Alongside the ability to form an aware relationship the counsellor must also be able to 'self differentiate'. Self differentiation allows for the counsellor to enter deeply into relationship (therapeutic alliance) with the client while maintaining a clearly differentiated sense of self. Objectivity in any human relationship is a myth. In the intensity of a counselling relationship the task is not to be objectively present as this is impossible. The task is to be 'self' in relationship with this 'other', to share in the creation of a mutually shared arena, 'between', that has a healing life beyond each individual. Self-differentiation requires the counsellor to continue working on his/her own growth as well as be committed to ongoing clinical supervision in maintaining the self as a whole person in relation to others. This minimises the likelihood of the counsellor becoming lost in the client's reality or subsuming the client's reality into his/her own.
Helping profession interventions can be seen as being on a continuum between "Doing To" and "Being With". "Doing to" interventions, such as certain types of medical intervention, Chiropractic or massage, apply a process to the patient or client to bring about a result determined by the professional. "Being with" interventions seek to create an environment of presence within which the client is invited to allow his/her own process to arise and be followed to conclusion.

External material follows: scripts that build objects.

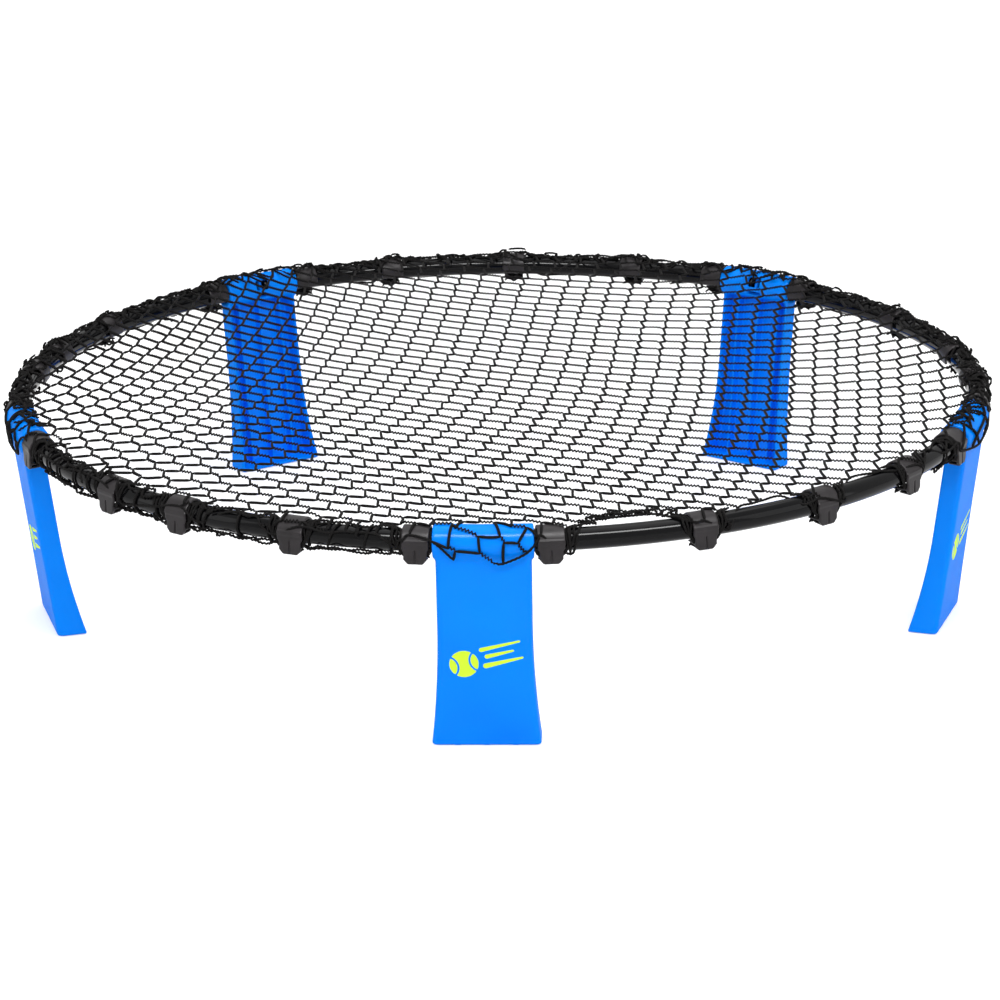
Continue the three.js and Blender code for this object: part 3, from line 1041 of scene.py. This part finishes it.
def build_world():
    """Plain white to the camera and in reflections, and a softer light on the object."""
    world = bpy.data.worlds.new("studio")
    bpy.context.scene.world = world
    world.use_nodes = True
    nodes, links = world.node_tree.nodes, world.node_tree.links
    nodes.clear()
    soft = nodes.new("ShaderNodeBackground")
    soft.inputs["Color"].default_value = (1, 1, 1, 1)
    soft.inputs["Strength"].default_value = 0.55
    plain = nodes.new("ShaderNodeBackground")
    plain.inputs["Color"].default_value = (1, 1, 1, 1)
    both = nodes.new("ShaderNodeMixShader")
    links.new(background_rays(nodes, links), both.inputs["Fac"])
    links.new(soft.outputs["Background"], both.inputs[1])
    links.new(plain.outputs["Background"], both.inputs[2])
    out = nodes.new("ShaderNodeOutputWorld")
    links.new(both.outputs["Shader"], out.inputs["Surface"])


def build_floor():
    """A pale floor that keeps the object's shadow and turns white in the camera."""
    corners = [(-1, -1), (1, -1), (1, 1), (-1, 1)]
    points = np.array([[x * FLOOR_HALF, y * FLOOR_HALF, FLOOR_Z] for x, y in corners])
    material, nodes, links, shader = new_material("floor")
    shader.inputs["Base Color"].default_value = (0.82, 0.82, 0.82, 1)
    shader.inputs["Roughness"].default_value = 0.9
    shader.inputs["Specular IOR Level"].default_value = 0.0
    strength = nodes.new("ShaderNodeMath")
    strength.operation = "MULTIPLY"
    space = nodes.new("ShaderNodeTexCoord")
    away = nodes.new("ShaderNodeVectorMath")
    away.operation = "LENGTH"
    links.new(space.outputs["Object"], away.inputs[0])
    lift = nodes.new("ShaderNodeMapRange")
    lift.inputs["From Min"].default_value = 1.2
    lift.inputs["From Max"].default_value = 3.5
    lift.inputs["To Min"].default_value = 0.42
    lift.inputs["To Max"].default_value = 0.66
    links.new(away.outputs["Value"], lift.inputs["Value"])
    links.new(background_rays(nodes, links), strength.inputs[0])
    links.new(lift.outputs["Result"], strength.inputs[1])
    glow = nodes.new("ShaderNodeEmission")
    links.new(strength.outputs["Value"], glow.inputs["Strength"])
    both = nodes.new("ShaderNodeAddShader")
    links.new(shader.outputs["BSDF"], both.inputs[0])
    links.new(glow.outputs["Emission"], both.inputs[1])
    links.new(both.outputs["Shader"], nodes["Material Output"].inputs["Surface"])
    floor = add_object("floor", points, [np.array([[0, 1, 2, 3]])], material, smooth=False)


def add_lamp(name, place, target, width, depth, watts, only_gloss=False):
    data = bpy.data.lights.new(name, "AREA")
    data.shape = "RECTANGLE"
    data.size = width
    data.size_y = depth
    data.energy = watts
    lamp = bpy.data.objects.new(name, data)
    bpy.context.scene.collection.objects.link(lamp)
    lamp.visible_diffuse = not only_gloss
    lamp.location = place
    lamp.rotation_euler = (Vector(target) - Vector(place)).to_track_quat("-Z", "Y").to_euler()


def build_lights():
    add_lamp("gloss_strip", (0.3, -1.6, 2.1), (0, -0.2, 0.1), 2.6, 0.45, 110, only_gloss=True)
    add_lamp("front_strip", (0.3, -1.7, 1.9), (0, -0.2, 0.1), 2.6, 0.3, 32)
    add_lamp("overhead", (0, 0.3, 2.4), (0, 0, 0), 2.2, 2.2, 26)
    add_lamp("left_panel", (-2.2, -0.9, 1.0), (0, 0, 0.1), 1.2, 1.6, 9)
    add_lamp("right_panel", (2.2, -0.9, 1.0), (0, 0, 0.1), 1.2, 1.6, 9)


bpy.context.scene.view_settings.view_transform = "Standard"
build_camera()
build_world()
build_lights()
build_floor()
build_legs(leg_material())
build_tubes(tube_material())
build_clips(clip_material())
cord_look = cord_material()
all_links = net_links()
build_edge(cord_look, all_links, build_net(cord_look, all_links))
build_clip_loops(cord_look)
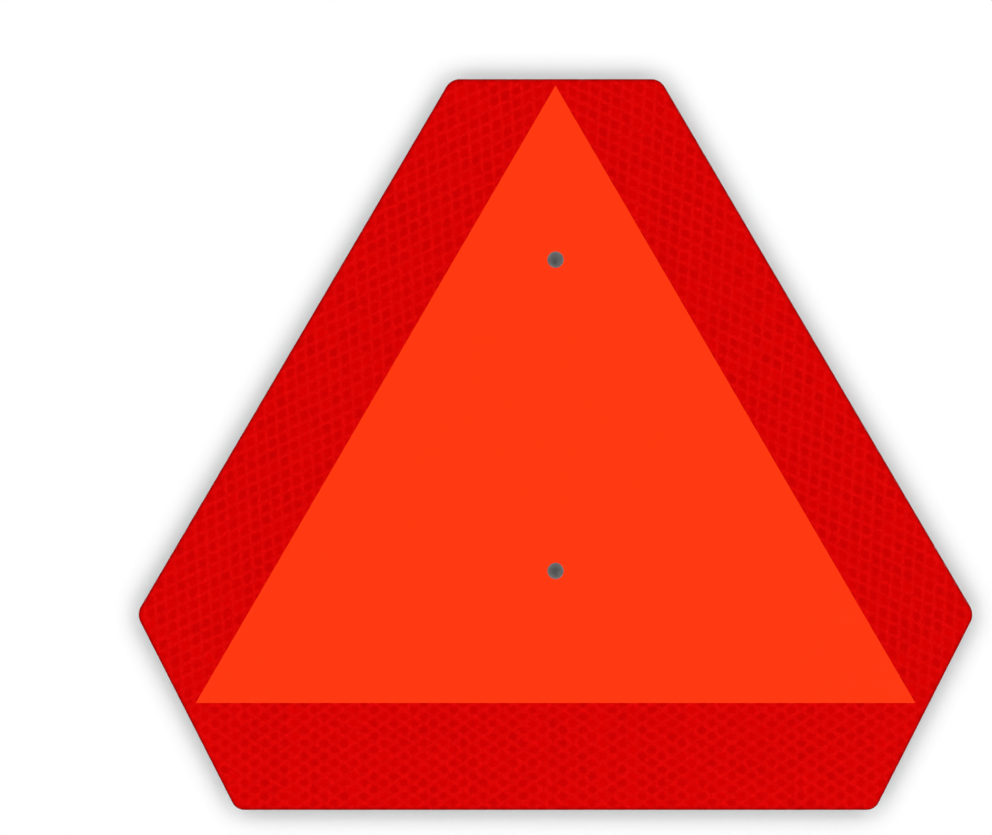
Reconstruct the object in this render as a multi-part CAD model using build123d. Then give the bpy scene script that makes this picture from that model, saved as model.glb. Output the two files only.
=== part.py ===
from build123d import *
from math import atan2, ceil, cos, degrees, radians, sin
import os

# Slow moving vehicle sign: a flat sheet-metal blank in the form of a triangle with its three corners cut
# off, faced with four pieces of film. Millimetres. The front faces -Y, +X is to the right and +Z is up.
# The origin is midway between the two mounting holes, on the back face of the blank.

# Outline, measured to the sharp corners where the straight edges would meet
sign_height = 355.9
top_edge_length = 102.0
side_corner_span = 408.2
side_corner_height = 95.4
bottom_edge_length = 311.1

# Rounding of those corners
top_corner_radius = 7.5
side_corner_radius = 7.8
bottom_corner_radius = 6.6

# Fluorescent triangle, which stands on the bottom strip and ends just under the top edge
triangle_base = 350.4
bottom_strip_height = 52.1
apex_gap = 3.15

# Mounting holes, one above the other on the centre line
hole_diameter = 7.94
hole_spacing = 151.6
lower_hole_height = 116.4

# Sheet metal, with the small chamfer that deburring leaves round its back face, and the two kinds of film
plate_thickness = 1.02
plate_edge_break = 0.2
triangle_film_thickness = 0.15
reflective_film_thickness = 0.35

# Reflective film is pressed along a net of straight lines, which leaves it quilted in low diamond cells.
# Each strip is cut somewhere else from the roll, so a crossing of its net has a place of its own.
cell_length = 9.68
cell_width = 6.45
net_depth = 0.06
bottom_net_from_centre = -1.30
bottom_net_below_triangle = 0.25
side_net_from_base = 7.09
side_net_from_triangle = 5.58

# Sketches show the sign from the front. Heights in them are measured up from its bottom edge.
origin_height = lower_hole_height + hole_spacing / 2
triangle_height = sign_height - bottom_strip_height - apex_gap
triangle_side_angle = degrees(atan2(triangle_height, triangle_base / 2))
back_face = Plane.XZ
front_face = Plane.XZ.offset(plate_thickness)


def at(x, height):
    """Point in a sketch, by its distance from the centre line and its height."""
    return Vector(x, height - origin_height)


def heading(angle):
    """Unit vector in a sketch, at an angle in degrees from the X axis."""
    return Vector(cos(radians(angle)), sin(radians(angle)))


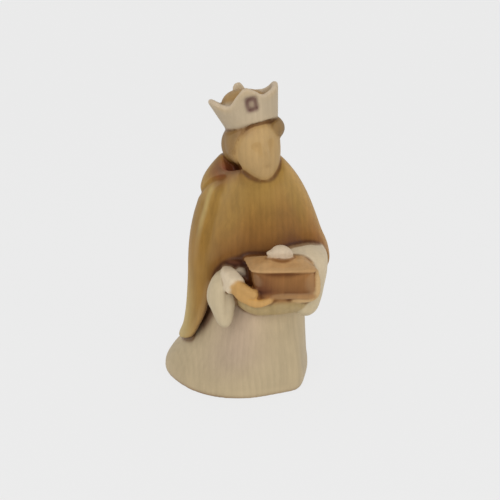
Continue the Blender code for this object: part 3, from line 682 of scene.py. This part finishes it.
# %% [markdown]
# Carvers of small figures leave the hands as simple mitts with the fingers only hinted at. The right
# hand comes out of its cuff and passes under the casket, with the thumb up against the corner. The
# left one rises along the casket's far end. Below them the wood is left standing, so that the thin
# fingers don't break off. Hands could be sculpted, but limbs with a few stations are plain enough.

# %% The hands

FINGER_WIDTH = 3.2
FINGER_STEP = 0.92 * FINGER_WIDTH
RIGHT_FIRST_Y, LEFT_FIRST_Y = -40.7, -36.8
limb(
    [(-1.2, -36.4, 49.2), (0.4, -37.8, 48.3), (3.2, -38.8, 46.4), (7.5, -38.4, 44.9)],
    [2.5, 2.9, 3.2, 2.4],
    HAND_WOOD,
    power=2.4,
)
for number, reach in enumerate((11.5, 12.5, 12.0, 10.5)):
    y = RIGHT_FIRST_Y + number * FINGER_STEP
    limb(
        [(1.8, y + 1.4, 46.2), (5.4, y + 0.4, 44.2), (8.5, y, 43.8), (reach, y + 0.4, 44.6)],
        [1.9, 1.9, 1.5, 1.1],
        HAND_WOOD,
    )
# The thumb
limb([(-1.4, -37.6, 50.2), (2.4, -40.2, 48.9), (5.6, -41.4, 47.7)], [2.1, 1.9, 1.6], HAND_WOOD)
print("right hand: a palm, four fingers and a thumb")

# %% [markdown]
# Of the left hand only the edge shows. It comes down from the sleeve along the casket's far end, and
# three short fingers turn in below. Its stain is thinner than the right hand's.

# %% The left hand

LEFT_HAND_WOOD = blend(HAND_WOOD, SLEEVE_CREAM, 0.35)
limb(
    [
        (28.6, -36.0, 55.0),
        (29.0, -37.0, 50.6),
        (28.2, -38.0, 46.4),
        (25.0, -38.2, 44.6),
        (20.0, -38.0, 44.4),
    ],
    [0.9, 1.4, 1.7, 1.4, 1.0],
    LEFT_HAND_WOOD,
)
for number, reach in enumerate((21.0, 20.0, 20.5)):
    y = LEFT_FIRST_Y + number * FINGER_STEP
    limb([(28.8, y, 47.0), (26.0, y, 44.8), (reach, y, 44.4)], [1.7, 1.5, 1.1], LEFT_HAND_WOOD)
print("left hand: its edge and three fingers")

# %% [markdown]
# The block under the hands is three eggs, cut off level just inside the casket. One wide egg would
# bulge too far at the front, and three small ones follow the hands.

# %% The wood below the hands


def ball(radii):
    """Circles of latitude of an egg: x and y go with the latitude's cosine, and z with its sine."""
    tilt = np.radians(np.linspace(-87, 87, 50))[:, None]
    angle = np.linspace(0, 2 * math.pi, 96, endpoint=False)
    flat, tall = np.cos(tilt), np.sin(tilt)
    unit = np.stack([np.cos(angle) * flat, np.sin(angle) * flat, tall + 0 * angle], axis=-1)
    return unit * np.array(radii, float)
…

The "being with" end of the continuum supports the client as responsible for, and having the resources within the relational environment to find, her/his own unique way. The counsellor's task in "being with" is to provide the security of an empathic focussed relationship with carefully selected interventions, brought forth in collaboration with the client, that assist the client to explore, become aware and facilitate his/her own change process. It is recognised that in any helping relationship there will be components of both approaches. The art of effective counselling requires an ability to bring "doing to" interventions into the counselling process within a "being with" frame. This is achieved by the collaborative nature of the counselling. The "being with" counsellor always informs the client of the counsellor's awareness and of the possible options for interventions that arise for the counsellor in the moment by moment process. The client in having the freedom to select and reject from a number of options is always in charge, consequently the occasional "doing to" happens in a "being with" way. I have found that being with focus is an effective person centred approach to counselling, and the most likely to engender lasting client change.
Counselling arises out of a compassionate response to human suffering . While the academic tendency is to objectify and analyse the client as an object of scientific intervention, counselling is in fact a disciplined exercise in compassion aimed to assist clients deal with the pain of human suffering. Acknowledging this fact challenges the academic assumption that the counsellor can be a professional persona without being personally touched by the relationship with a client. The counselling relationship always has the three components elucidated by Gelso and Carter, The Transference Relationship, The Therapeutic Relationship and the Real Relationship. The "Real Relationship" obviously has an intersubjective effect upon the life, person and relational world of the counsellor. Counsellors need to acknowledge and constantly give attention to themselves as also suffering human beings that are themselves in need of support and appropriate clinical supervision.